» **GIVEN TASK**:
Take the material and output all of it exactly.

» **PROVIDED RECORDS**:
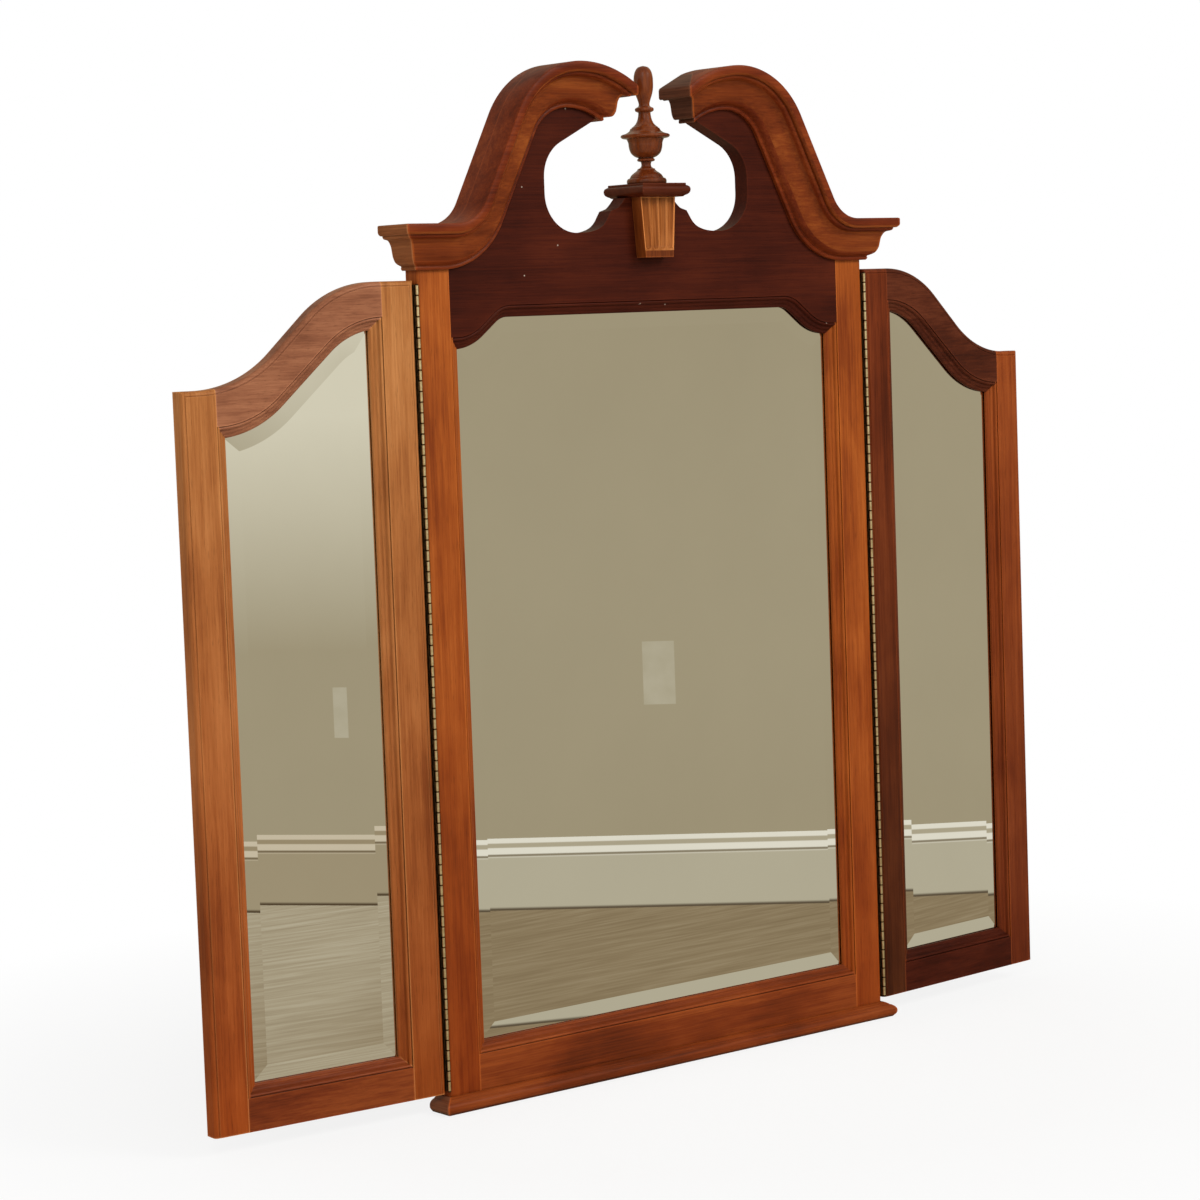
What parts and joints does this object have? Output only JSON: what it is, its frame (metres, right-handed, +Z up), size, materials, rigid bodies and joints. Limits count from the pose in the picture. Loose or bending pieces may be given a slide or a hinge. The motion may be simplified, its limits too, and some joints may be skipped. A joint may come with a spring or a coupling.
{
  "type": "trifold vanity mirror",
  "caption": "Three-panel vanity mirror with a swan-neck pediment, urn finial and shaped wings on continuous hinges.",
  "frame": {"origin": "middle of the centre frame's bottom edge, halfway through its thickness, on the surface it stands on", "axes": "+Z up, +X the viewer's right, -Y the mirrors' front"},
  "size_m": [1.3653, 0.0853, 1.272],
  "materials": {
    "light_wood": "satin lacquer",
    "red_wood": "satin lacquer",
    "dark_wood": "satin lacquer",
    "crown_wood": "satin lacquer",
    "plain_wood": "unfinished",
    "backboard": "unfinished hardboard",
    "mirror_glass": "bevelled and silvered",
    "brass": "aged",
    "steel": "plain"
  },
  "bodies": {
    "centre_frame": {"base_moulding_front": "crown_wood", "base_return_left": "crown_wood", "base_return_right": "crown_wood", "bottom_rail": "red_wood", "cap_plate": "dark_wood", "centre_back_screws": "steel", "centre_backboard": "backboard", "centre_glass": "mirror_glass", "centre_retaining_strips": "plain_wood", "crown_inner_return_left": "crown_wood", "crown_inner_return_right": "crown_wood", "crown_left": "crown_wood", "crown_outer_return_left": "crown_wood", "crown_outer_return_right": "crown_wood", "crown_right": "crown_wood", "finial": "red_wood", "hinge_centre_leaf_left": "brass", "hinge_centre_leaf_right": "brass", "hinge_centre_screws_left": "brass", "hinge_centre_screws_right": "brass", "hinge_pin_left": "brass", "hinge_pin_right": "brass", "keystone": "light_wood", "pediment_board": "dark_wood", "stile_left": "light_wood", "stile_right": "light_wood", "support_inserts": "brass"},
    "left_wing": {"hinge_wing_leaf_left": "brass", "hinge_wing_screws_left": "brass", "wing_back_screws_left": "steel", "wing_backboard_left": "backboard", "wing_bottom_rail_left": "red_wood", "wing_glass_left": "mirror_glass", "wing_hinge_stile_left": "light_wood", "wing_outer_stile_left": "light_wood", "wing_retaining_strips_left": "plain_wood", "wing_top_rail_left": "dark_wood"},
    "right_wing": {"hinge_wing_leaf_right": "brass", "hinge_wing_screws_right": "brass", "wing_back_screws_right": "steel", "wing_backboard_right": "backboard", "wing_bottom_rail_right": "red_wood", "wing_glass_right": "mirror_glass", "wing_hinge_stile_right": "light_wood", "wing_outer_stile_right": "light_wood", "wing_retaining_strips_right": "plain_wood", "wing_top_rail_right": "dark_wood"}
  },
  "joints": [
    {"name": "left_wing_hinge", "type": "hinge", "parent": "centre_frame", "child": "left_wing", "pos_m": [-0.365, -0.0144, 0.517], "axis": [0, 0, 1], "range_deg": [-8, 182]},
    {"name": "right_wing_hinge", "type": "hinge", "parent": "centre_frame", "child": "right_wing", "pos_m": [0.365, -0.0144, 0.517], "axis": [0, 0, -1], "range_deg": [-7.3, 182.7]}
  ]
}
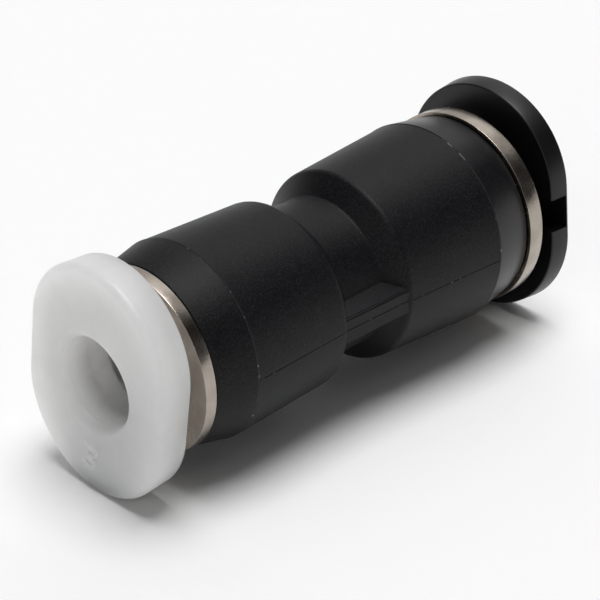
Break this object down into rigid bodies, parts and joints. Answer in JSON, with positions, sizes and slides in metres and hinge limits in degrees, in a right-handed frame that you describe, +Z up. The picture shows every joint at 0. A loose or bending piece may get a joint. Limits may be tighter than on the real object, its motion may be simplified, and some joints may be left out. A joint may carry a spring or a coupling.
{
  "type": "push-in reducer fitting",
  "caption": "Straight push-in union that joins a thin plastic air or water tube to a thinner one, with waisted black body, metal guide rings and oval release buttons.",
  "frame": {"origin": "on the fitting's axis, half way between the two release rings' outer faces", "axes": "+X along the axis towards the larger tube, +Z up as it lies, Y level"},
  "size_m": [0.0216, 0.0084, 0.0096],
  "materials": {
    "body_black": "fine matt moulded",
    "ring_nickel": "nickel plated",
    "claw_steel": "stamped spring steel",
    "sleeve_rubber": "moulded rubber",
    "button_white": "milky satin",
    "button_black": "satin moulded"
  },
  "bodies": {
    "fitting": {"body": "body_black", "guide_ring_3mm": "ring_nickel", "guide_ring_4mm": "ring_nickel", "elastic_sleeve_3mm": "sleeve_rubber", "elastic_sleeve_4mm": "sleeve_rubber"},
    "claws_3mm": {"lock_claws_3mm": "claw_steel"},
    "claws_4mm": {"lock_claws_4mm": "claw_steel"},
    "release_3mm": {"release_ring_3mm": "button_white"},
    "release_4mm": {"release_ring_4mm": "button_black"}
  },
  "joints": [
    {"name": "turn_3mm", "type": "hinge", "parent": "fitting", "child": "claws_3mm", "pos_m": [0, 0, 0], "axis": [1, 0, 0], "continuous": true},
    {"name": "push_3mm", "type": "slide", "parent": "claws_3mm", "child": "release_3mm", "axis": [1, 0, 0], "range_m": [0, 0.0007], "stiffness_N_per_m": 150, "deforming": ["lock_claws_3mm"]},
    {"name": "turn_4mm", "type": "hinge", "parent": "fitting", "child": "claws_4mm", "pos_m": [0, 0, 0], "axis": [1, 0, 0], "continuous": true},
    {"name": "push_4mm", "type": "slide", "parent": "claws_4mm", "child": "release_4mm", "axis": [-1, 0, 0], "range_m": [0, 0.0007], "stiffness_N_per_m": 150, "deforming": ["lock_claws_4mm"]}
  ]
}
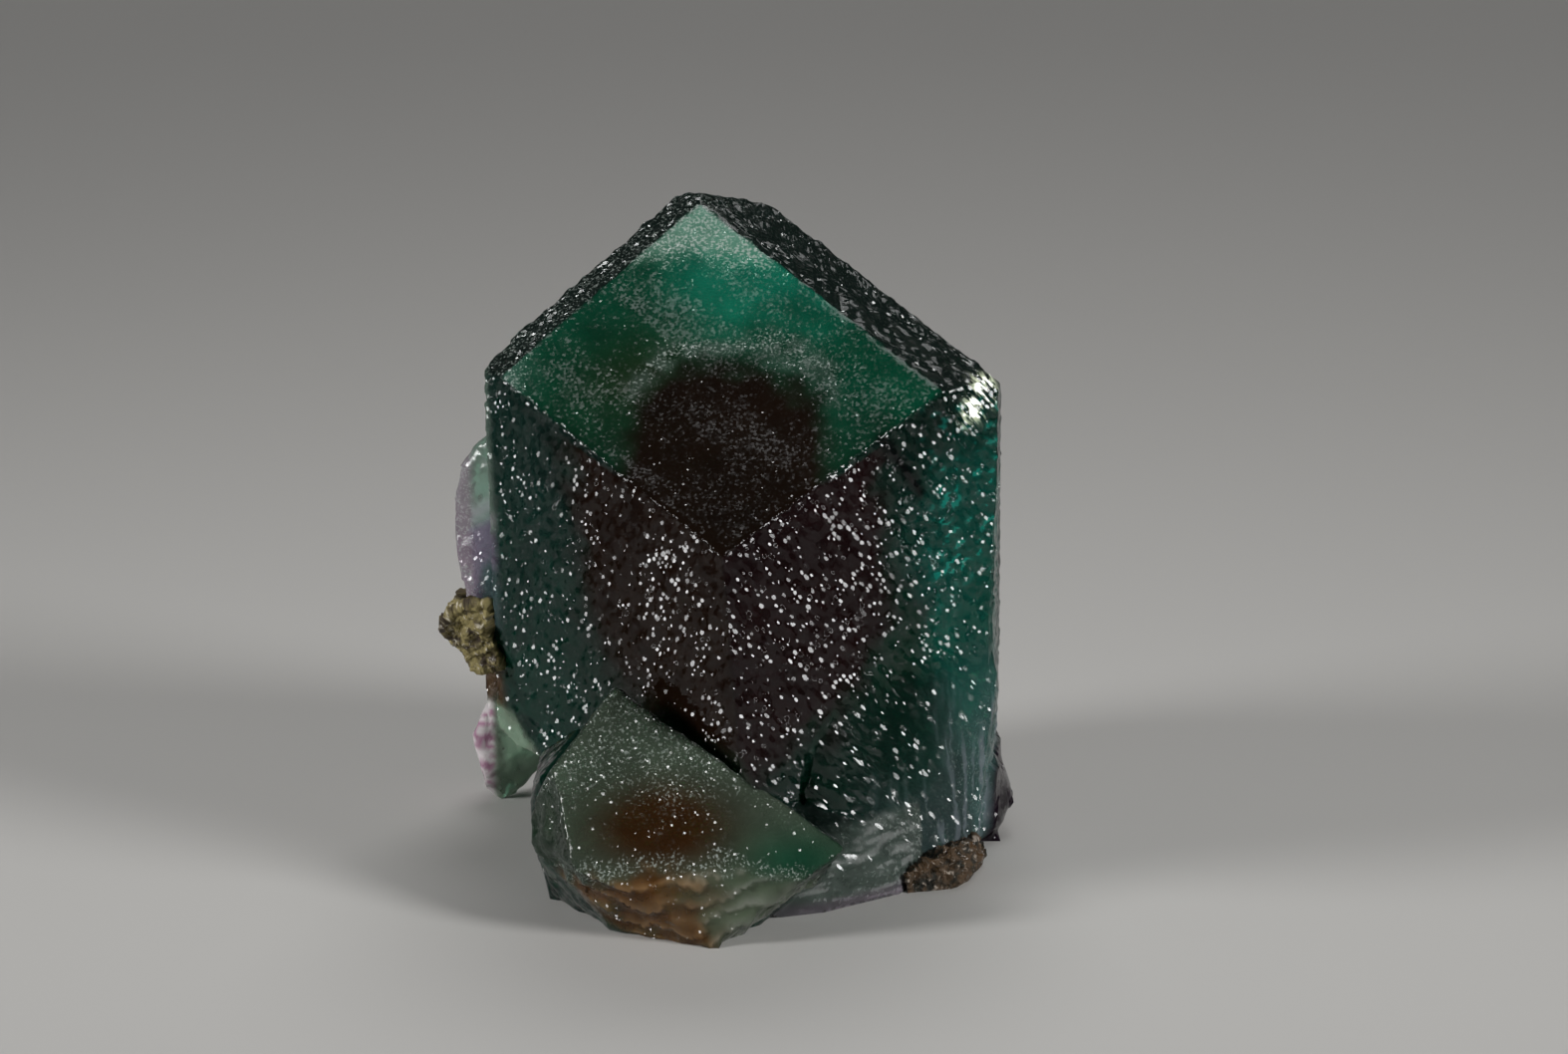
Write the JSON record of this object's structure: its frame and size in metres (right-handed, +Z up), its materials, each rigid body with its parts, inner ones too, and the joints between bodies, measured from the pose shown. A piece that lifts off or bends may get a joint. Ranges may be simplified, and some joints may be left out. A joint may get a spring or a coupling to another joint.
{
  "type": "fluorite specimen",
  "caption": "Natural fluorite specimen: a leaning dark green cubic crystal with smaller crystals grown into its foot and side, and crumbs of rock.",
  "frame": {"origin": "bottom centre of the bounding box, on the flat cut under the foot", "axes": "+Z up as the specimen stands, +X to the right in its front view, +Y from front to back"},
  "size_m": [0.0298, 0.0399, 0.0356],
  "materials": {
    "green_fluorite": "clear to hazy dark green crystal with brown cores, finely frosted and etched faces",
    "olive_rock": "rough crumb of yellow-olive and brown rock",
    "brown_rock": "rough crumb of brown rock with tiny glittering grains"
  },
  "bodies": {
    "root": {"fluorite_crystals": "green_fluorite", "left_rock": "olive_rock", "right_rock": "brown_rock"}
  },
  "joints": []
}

» **RESPONSE TO THE TASK**:
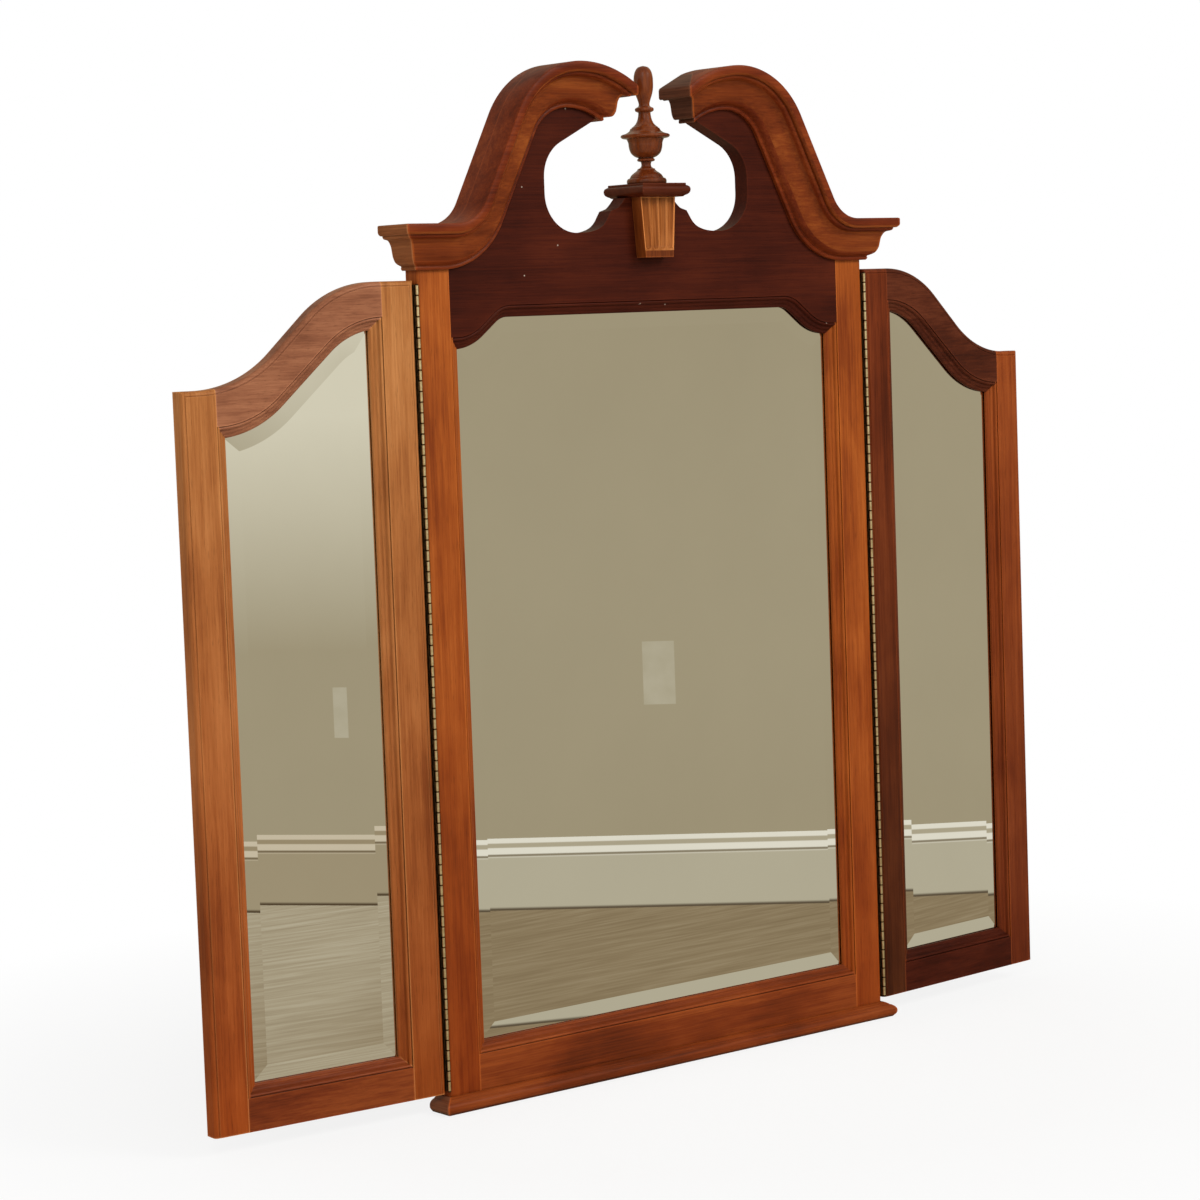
What parts and joints does this object have? Output only JSON: what it is, its frame (metres, right-handed, +Z up), size, materials, rigid bodies and joints. Limits count from the pose in the picture. Loose or bending pieces may be given a slide or a hinge. The motion may be simplified, its limits too, and some joints may be skipped. A joint may come with a spring or a coupling.
{
  "type": "trifold vanity mirror",
  "caption": "Three-panel vanity mirror with a swan-neck pediment, urn finial and shaped wings on continuous hinges.",
  "frame": {"origin": "middle of the centre frame's bottom edge, halfway through its thickness, on the surface it stands on", "axes": "+Z up, +X the viewer's right, -Y the mirrors' front"},
  "size_m": [1.3653, 0.0853, 1.272],
  "materials": {
    "light_wood": "satin lacquer",
    "red_wood": "satin lacquer",
    "dark_wood": "satin lacquer",
    "crown_wood": "satin lacquer",
    "plain_wood": "unfinished",
    "backboard": "unfinished hardboard",
    "mirror_glass": "bevelled and silvered",
    "brass": "aged",
    "steel": "plain"
  },
  "bodies": {
    "centre_frame": {"base_moulding_front": "crown_wood", "base_return_left": "crown_wood", "base_return_right": "crown_wood", "bottom_rail": "red_wood", "cap_plate": "dark_wood", "centre_back_screws": "steel", "centre_backboard": "backboard", "centre_glass": "mirror_glass", "centre_retaining_strips": "plain_wood", "crown_inner_return_left": "crown_wood", "crown_inner_return_right": "crown_wood", "crown_left": "crown_wood", "crown_outer_return_left": "crown_wood", "crown_outer_return_right": "crown_wood", "crown_right": "crown_wood", "finial": "red_wood", "hinge_centre_leaf_left": "brass", "hinge_centre_leaf_right": "brass", "hinge_centre_screws_left": "brass", "hinge_centre_screws_right": "brass", "hinge_pin_left": "brass", "hinge_pin_right": "brass", "keystone": "light_wood", "pediment_board": "dark_wood", "stile_left": "light_wood", "stile_right": "light_wood", "support_inserts": "brass"},
    "left_wing": {"hinge_wing_leaf_left": "brass", "hinge_wing_screws_left": "brass", "wing_back_screws_left": "steel", "wing_backboard_left": "backboard", "wing_bottom_rail_left": "red_wood", "wing_glass_left": "mirror_glass", "wing_hinge_stile_left": "light_wood", "wing_outer_stile_left": "light_wood", "wing_retaining_strips_left": "plain_wood", "wing_top_rail_left": "dark_wood"},
    "right_wing": {"hinge_wing_leaf_right": "brass", "hinge_wing_screws_right": "brass", "wing_back_screws_right": "steel", "wing_backboard_right": "backboard", "wing_bottom_rail_right": "red_wood", "wing_glass_right": "mirror_glass", "wing_hinge_stile_right": "light_wood", "wing_outer_stile_right": "light_wood", "wing_retaining_strips_right": "plain_wood", "wing_top_rail_right": "dark_wood"}
  },
  "joints": [
    {"name": "left_wing_hinge", "type": "hinge", "parent": "centre_frame", "child": "left_wing", "pos_m": [-0.365, -0.0144, 0.517], "axis": [0, 0, 1], "range_deg": [-8, 182]},
    {"name": "right_wing_hinge", "type": "hinge", "parent": "centre_frame", "child": "right_wing", "pos_m": [0.365, -0.0144, 0.517], "axis": [0, 0, -1], "range_deg": [-7.3, 182.7]}
  ]
}
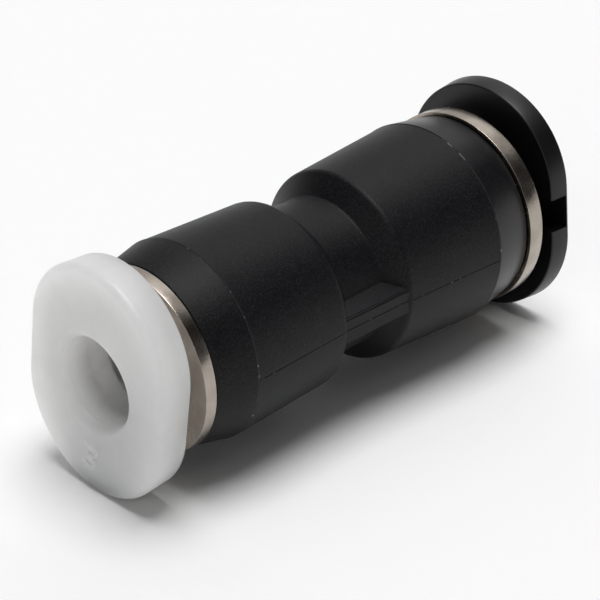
Break this object down into rigid bodies, parts and joints. Answer in JSON, with positions, sizes and slides in metres and hinge limits in degrees, in a right-handed frame that you describe, +Z up. The picture shows every joint at 0. A loose or bending piece may get a joint. Limits may be tighter than on the real object, its motion may be simplified, and some joints may be left out. A joint may carry a spring or a coupling.
{
  "type": "push-in reducer fitting",
  "caption": "Straight push-in union that joins a thin plastic air or water tube to a thinner one, with waisted black body, metal guide rings and oval release buttons.",
  "frame": {"origin": "on the fitting's axis, half way between the two release rings' outer faces", "axes": "+X along the axis towards the larger tube, +Z up as it lies, Y level"},
  "size_m": [0.0216, 0.0084, 0.0096],
  "materials": {
    "body_black": "fine matt moulded",
    "ring_nickel": "nickel plated",
    "claw_steel": "stamped spring steel",
    "sleeve_rubber": "moulded rubber",
    "button_white": "milky satin",
    "button_black": "satin moulded"
  },
  "bodies": {
    "fitting": {"body": "body_black", "guide_ring_3mm": "ring_nickel", "guide_ring_4mm": "ring_nickel", "elastic_sleeve_3mm": "sleeve_rubber", "elastic_sleeve_4mm": "sleeve_rubber"},
    "claws_3mm": {"lock_claws_3mm": "claw_steel"},
    "claws_4mm": {"lock_claws_4mm": "claw_steel"},
    "release_3mm": {"release_ring_3mm": "button_white"},
    "release_4mm": {"release_ring_4mm": "button_black"}
  },
  "joints": [
    {"name": "turn_3mm", "type": "hinge", "parent": "fitting", "child": "claws_3mm", "pos_m": [0, 0, 0], "axis": [1, 0, 0], "continuous": true},
    {"name": "push_3mm", "type": "slide", "parent": "claws_3mm", "child": "release_3mm", "axis": [1, 0, 0], "range_m": [0, 0.0007], "stiffness_N_per_m": 150, "deforming": ["lock_claws_3mm"]},
    {"name": "turn_4mm", "type": "hinge", "parent": "fitting", "child": "claws_4mm", "pos_m": [0, 0, 0], "axis": [1, 0, 0], "continuous": true},
    {"name": "push_4mm", "type": "slide", "parent": "claws_4mm", "child": "release_4mm", "axis": [-1, 0, 0], "range_m": [0, 0.0007], "stiffness_N_per_m": 150, "deforming": ["lock_claws_4mm"]}
  ]
}
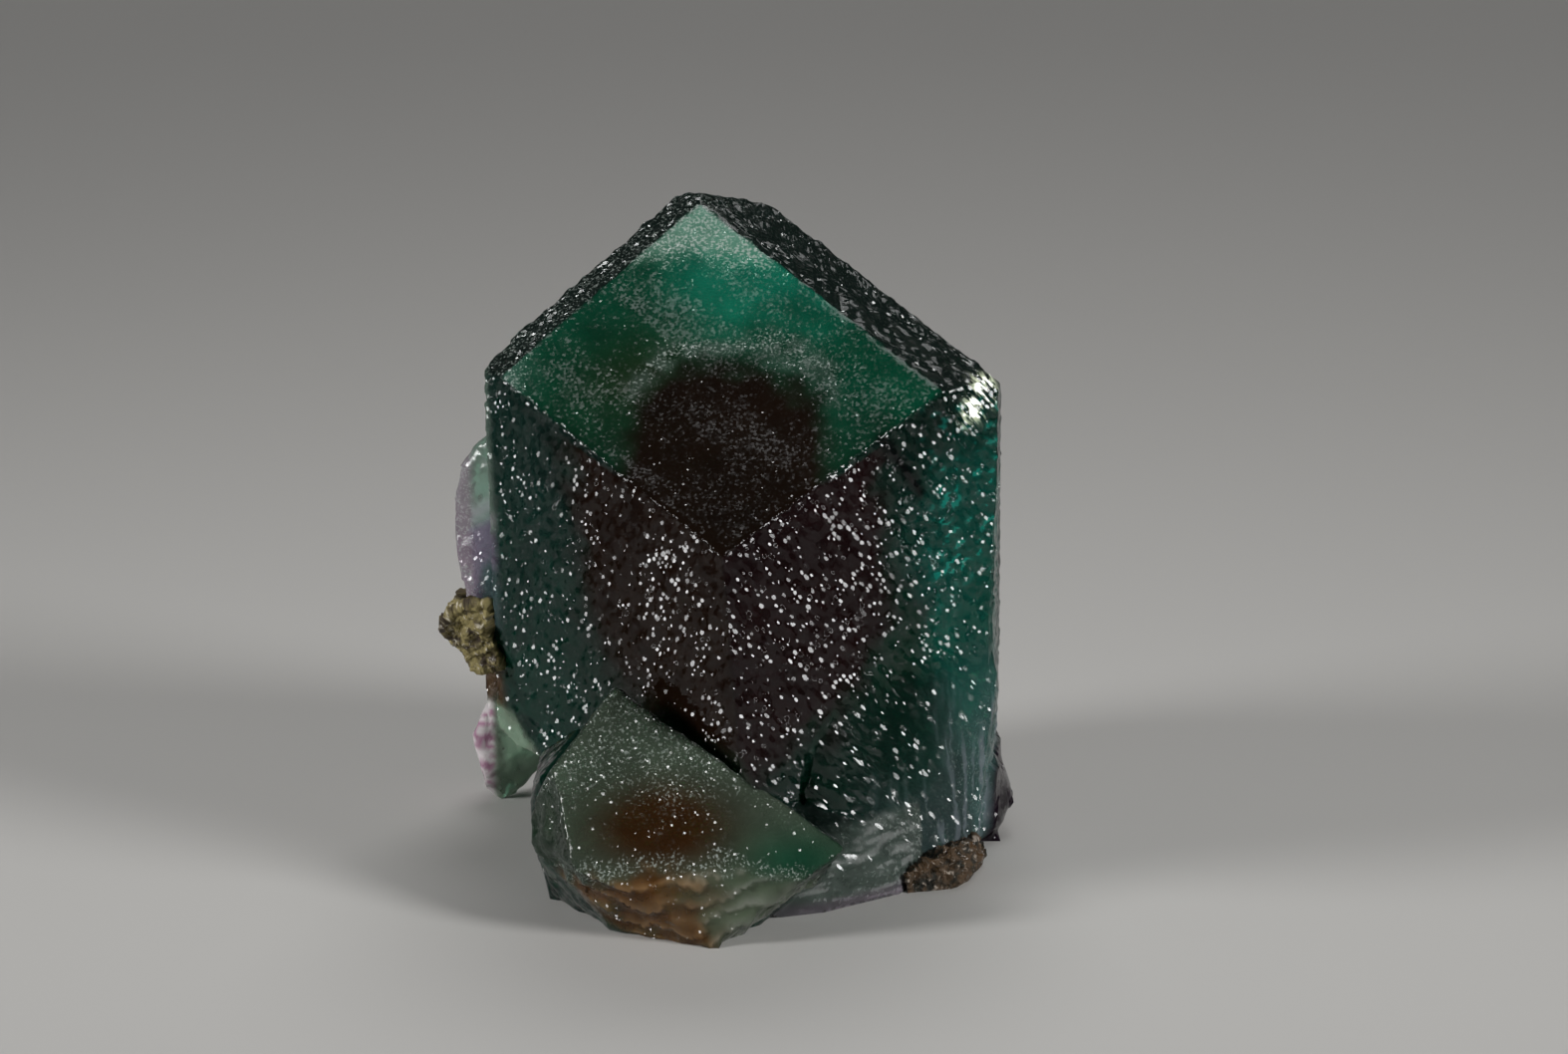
Write the JSON record of this object's structure: its frame and size in metres (right-handed, +Z up), its materials, each rigid body with its parts, inner ones too, and the joints between bodies, measured from the pose shown. A piece that lifts off or bends may get a joint. Ranges may be simplified, and some joints may be left out. A joint may get a spring or a coupling to another joint.
{
  "type": "fluorite specimen",
  "caption": "Natural fluorite specimen: a leaning dark green cubic crystal with smaller crystals grown into its foot and side, and crumbs of rock.",
  "frame": {"origin": "bottom centre of the bounding box, on the flat cut under the foot", "axes": "+Z up as the specimen stands, +X to the right in its front view, +Y from front to back"},
  "size_m": [0.0298, 0.0399, 0.0356],
  "materials": {
    "green_fluorite": "clear to hazy dark green crystal with brown cores, finely frosted and etched faces",
    "olive_rock": "rough crumb of yellow-olive and brown rock",
    "brown_rock": "rough crumb of brown rock with tiny glittering grains"
  },
  "bodies": {
    "root": {"fluorite_crystals": "green_fluorite", "left_rock": "olive_rock", "right_rock": "brown_rock"}
  },
  "joints": []
}